It was interesting to note that at last month’s Judicial Service Commission interviews for the post of KwaZulu-Natal deputy judge president, Judge President Chiman Patel chose to grill Judge Isaac Madondo over the fact that he was the only judge in the division to enjoy the services of a dedicated driver.
Judge Madondo responded that he requested a personal driver over two years ago because he suffers from dizzy spells, especially on long trips. Hmmm. I’ll bet high court Judge Nkola Motata wishes he’d known of this option when he first discovered the effect that tea drinking had on his driving (and communication) skills. In the same week The Mercury reported on the interviews it carried a story that, following a decision taken by the KwaZulu-Natal legislature’s rules committee, sick notes written by traditional healers would no longer be accepted as motivation for personal drivers.
“This means that members of the provincial legislature (MPLs) who have been given drivers based on these medical certificates will now have to reapply and again justify why the state should pay for them to be chauffeured,” the article went on to say.
Those who felt they qualified would have to produce medical certificates from registered general practitioners or specialists. Of the KwaZulu-Natal legislature’s 70 MPLs, 22 — that’s almost one in three — currently enjoy the luxury of being chauffeured around by drivers who earn a monthly salary of R14 000 a month. Because they can employ anybody they like for the job, many MPLs hire their husbands, wives or other family members to play chauffeur. That obviously does wonders for the family budget while boosting the ego.
I don’t think we should get bogged down in arguments about nepotism, race, empowerment, arrogance, corruption, egos and discrimination against the sick, lame and lazy or anything else here. Let our politicians and bureaucrats who are physically incapable of safely driving themselves around have a personal driver. The only condition should be that when approval is granted the ailing person’s driver’s licence is immediately cancelled.

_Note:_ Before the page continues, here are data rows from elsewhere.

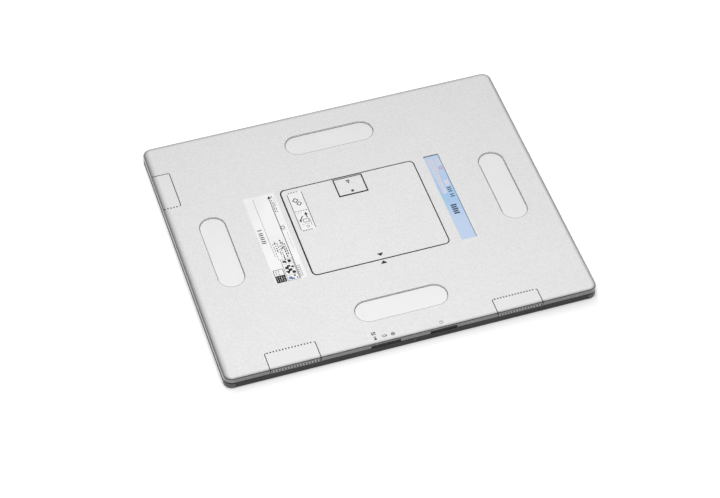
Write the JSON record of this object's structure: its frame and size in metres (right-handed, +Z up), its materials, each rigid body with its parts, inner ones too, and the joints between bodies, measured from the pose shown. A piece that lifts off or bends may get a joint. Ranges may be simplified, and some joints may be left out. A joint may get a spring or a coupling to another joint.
{
  "type": "flat panel x-ray detector",
  "caption": "Thin rectangular cordless x-ray detector panel, back up: painted shell with finger grips, radio windows, lift-out battery with sliding latch, and a power button.",
  "frame": {"origin": "middle of the panel's underside, which is the x-ray side", "axes": "+X along the long edge, +Y towards the far long edge, away from the edge with the button, +Z up, out of the battery side"},
  "size_m": [0.46, 0.384, 0.016],
  "materials": {
    "cover_paint": "satin silver-white paint with a fine grain",
    "grip_plastic": "smooth white moulded plastic",
    "window_plastic": "fine-textured pale plastic",
    "frame_paint": "dark gray satin paint",
    "guard_plastic": "gray moulded plastic",
    "seal_rubber": "black rubber",
    "front_carbon": "dark satin carbon fibre laminate",
    "foam": "dark closed-cell foam",
    "scintillator_layer": "white crystal layer",
    "glass_plate": "polished glass with a fine metal grid",
    "shield_metal": "rolled dark sheet",
    "plate_metal": "machined satin metal",
    "board_laminate": "green circuit laminate",
    "chip_plastic": "black moulded package",
    "flex_film": "amber film",
    "can_metal": "tinned sheet",
    "contact_gold": "gold-plated, polished",
    "fastener_steel": "plated steel",
    "spring_steel": "rolled spring strip",
    "lead_jacket": "black jacket",
    "bay_plastic": "dark moulded plastic",
    "connector_plastic": "black moulded plastic",
    "battery_plastic": "pale moulded plastic",
    "lid_paint": "satin silver-white coating with a fine grain",
    "cell_pouch": "bright pouch foil",
    "latch_plastic": "fine-textured pale plastic",
    "window_dark": "smoked translucent plastic",
    "button_plastic": "dark moulded plastic",
    "guide_clear": "clear moulded plastic",
    "led_body": "pale moulded package",
    "sleeve_rubber": "gray silicone rubber",
    "label_white": "satin printed film",
    "label_blue": "satin printed film",
    "label_battery": "satin printed film"
  },
  "bodies": {
    "case": {"antenna_leads": "lead_jacket", "antennas": "contact_gold", "battery_bay": "bay_plastic", "battery_flex": "flex_film", "bay_connector": "connector_plastic", "bay_screws": "fastener_steel", "blue_label": "label_blue", "board_chips": "chip_plastic", "board_flexes": "flex_film", "board_screws": "fastener_steel", "button_switch": "connector_plastic", "catch_spring": "spring_steel", "contact_pins": "contact_gold", "corner_guard_far_left": "guard_plastic", "corner_guard_far_right": "guard_plastic", "corner_guard_near_left": "guard_plastic", "corner_guard_near_right": "guard_plastic", "cover_posts": "plate_metal", "cover_screws": "fastener_steel", "frame_screws": "fastener_steel", "front_frame": "frame_paint", "front_plate": "front_carbon", "gate_board": "board_laminate", "gate_films": "flex_film", "grip_pad_far": "grip_plastic", "grip_pad_left": "grip_plastic", "grip_pad_near": "grip_plastic", "grip_pad_right": "grip_plastic", "indicator_board": "board_laminate", "light_guide": "guide_clear", "main_board": "board_laminate", "power_board": "board_laminate", "radio_window_left": "window_plastic", "radio_window_near_left": "window_plastic", "radio_window_near_right": "window_plastic", "readout_board": "board_laminate", "readout_films": "flex_film", "rear_cover": "cover_paint", "return_sleeve": "sleeve_rubber", "scintillator": "scintillator_layer", "seal_gasket": "seal_rubber", "sensor_glass": "glass_plate", "shield_sheet": "shield_metal", "shock_foam": "foam", "status_leds": "led_body", "status_window": "window_dark", "support_plate": "plate_metal", "white_label": "label_white", "wireless_module": "can_metal"},
    "battery": {"battery_case": "battery_plastic", "battery_lid": "lid_paint", "battery_cells": "cell_pouch", "battery_board": "board_laminate", "battery_contacts": "contact_gold", "battery_label": "label_battery", "latch_spring": "spring_steel"},
    "latch": {"latch_slider": "latch_plastic", "latch_bolt": "fastener_steel"},
    "power_button": {"power_button": "button_plastic"}
  },
  "joints": [
    {"name": "battery_lift", "type": "slide", "parent": "case", "child": "battery", "axis": [0, 0, 1], "range_m": [0, 0.03], "deforming": ["catch_spring"]},
    {"name": "latch_slide", "type": "slide", "parent": "battery", "child": "latch", "axis": [0, -1, 0], "range_m": [0, 0.0016], "stiffness_N_per_m": 1200, "deforming": ["latch_spring"]},
    {"name": "button_push", "type": "slide", "parent": "case", "child": "power_button", "axis": [0, 1, 0], "range_m": [0, 0.0008], "stiffness_N_per_m": 1500, "deforming": ["return_sleeve"]}
  ]
}
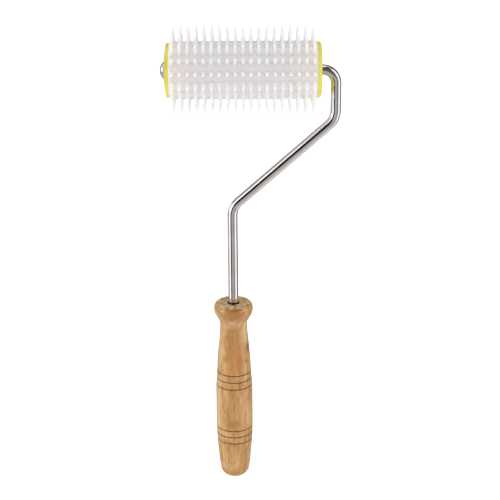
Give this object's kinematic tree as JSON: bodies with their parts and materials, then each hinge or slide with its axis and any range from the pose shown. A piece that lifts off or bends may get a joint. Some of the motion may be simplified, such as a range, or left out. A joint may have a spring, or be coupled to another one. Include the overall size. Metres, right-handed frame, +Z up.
{
  "type": "uncapping roller",
  "caption": "Honeycomb uncapping roller: a needled plastic roller with end caps turns on a cranked steel bar set in a turned wooden handle.",
  "frame": {"origin": "middle of the handle's grip, on the handle's axis", "axes": "+Z up the handle's axis towards the roller, +X along the roller's axis towards the arm of the bar, -Y the front"},
  "size_m": [0.1259, 0.0608, 0.349],
  "materials": {
    "turned_wood": "waxed, with burnt grooves",
    "polished_bar": "polished",
    "needle_plastic": "translucent white",
    "cap_plastic": "satin yellow",
    "washer_steel": "plain",
    "dome_plating": "bright"
  },
  "bodies": {
    "frame": {"handle": "turned_wood", "frame_rod": "polished_bar", "outer_thrust_washer": "washer_steel", "inner_thrust_washer": "washer_steel", "axle_dome_cap": "dome_plating", "axle_lock_washer": "washer_steel"},
    "roller": {"needle_sleeve": "needle_plastic", "outer_end_cap": "cap_plastic", "inner_end_cap": "cap_plastic"}
  },
  "joints": [
    {"name": "roller_spin", "type": "hinge", "parent": "frame", "child": "roller", "pos_m": [0.0086, 0, 0.258], "axis": [1, 0, 0], "continuous": true}
  ]
}
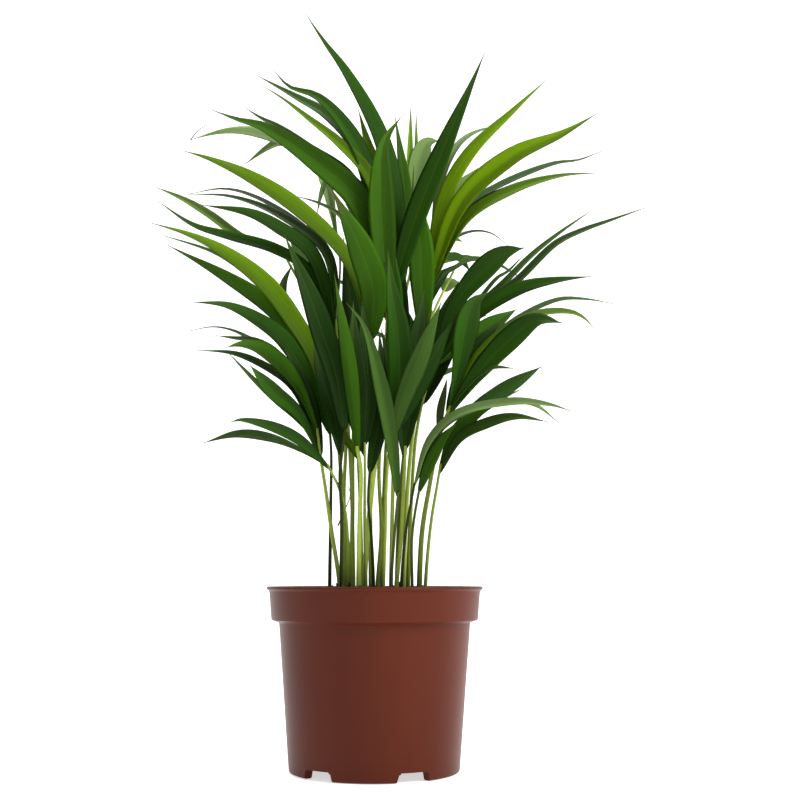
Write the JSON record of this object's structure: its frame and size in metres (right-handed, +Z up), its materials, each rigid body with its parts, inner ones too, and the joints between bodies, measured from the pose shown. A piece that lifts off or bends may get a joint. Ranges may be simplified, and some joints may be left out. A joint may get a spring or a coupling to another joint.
{
  "type": "potted palm",
  "caption": "Young clumping palm with arching fronds of narrow folded leaflets, standing in a round brown plastic nursery pot filled with soil.",
  "frame": {"origin": "middle of the flat pad under the pot, on the surface it stands on", "axes": "+Z up along the pot's axis, -Y towards the front, +X to the right seen from the front"},
  "size_m": [0.2886, 0.2265, 0.4485],
  "materials": {
    "pot_plastic": "satin moulded plastic, terracotta brown",
    "potting_mix": "loose dark peat and bark crumbs",
    "palm_leaf": "smooth living leaf, semi-gloss, fine lengthwise ribs"
  },
  "bodies": {
    "root": {"pot": "pot_plastic", "soil": "potting_mix", "frond_top": "palm_leaf", "frond_right_high": "palm_leaf", "frond_centre_left": "palm_leaf", "frond_left_upper": "palm_leaf", "frond_left_high": "palm_leaf", "frond_left_mid": "palm_leaf", "frond_left_low": "palm_leaf", "frond_dusky": "palm_leaf", "frond_bright": "palm_leaf", "frond_inner_left": "palm_leaf", "frond_shade": "palm_leaf", "frond_silver": "palm_leaf", "frond_centre_right": "palm_leaf", "frond_inner_right": "palm_leaf", "frond_centre_back": "palm_leaf", "frond_right_mid": "palm_leaf", "frond_right_low": "palm_leaf", "frond_right_base": "palm_leaf", "frond_arching": "palm_leaf", "frond_small": "palm_leaf", "frond_back_1": "palm_leaf", "frond_back_2": "palm_leaf", "frond_back_3": "palm_leaf", "frond_back_4": "palm_leaf", "frond_back_5": "palm_leaf", "frond_back_6": "palm_leaf", "frond_back_7": "palm_leaf", "frond_back_8": "palm_leaf"}
  },
  "joints": []
}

When the incumbent loses his or her position the driver will, of course, no longer be available at the taxpayers’ expense, and the cancelled licence should be reinstated only after a rigorous medical examination by a state-appointed doctor.
An interesting question, in the meantime, and one that Judge Madondo can possibly answer, is how the courts would view a case where a politician, judge or public servant who had an official driver during office hours because of ill-health drove a car, perhaps over a weekend, and killed somebody in an accident after a blackout.
Even if it was only for a short trip.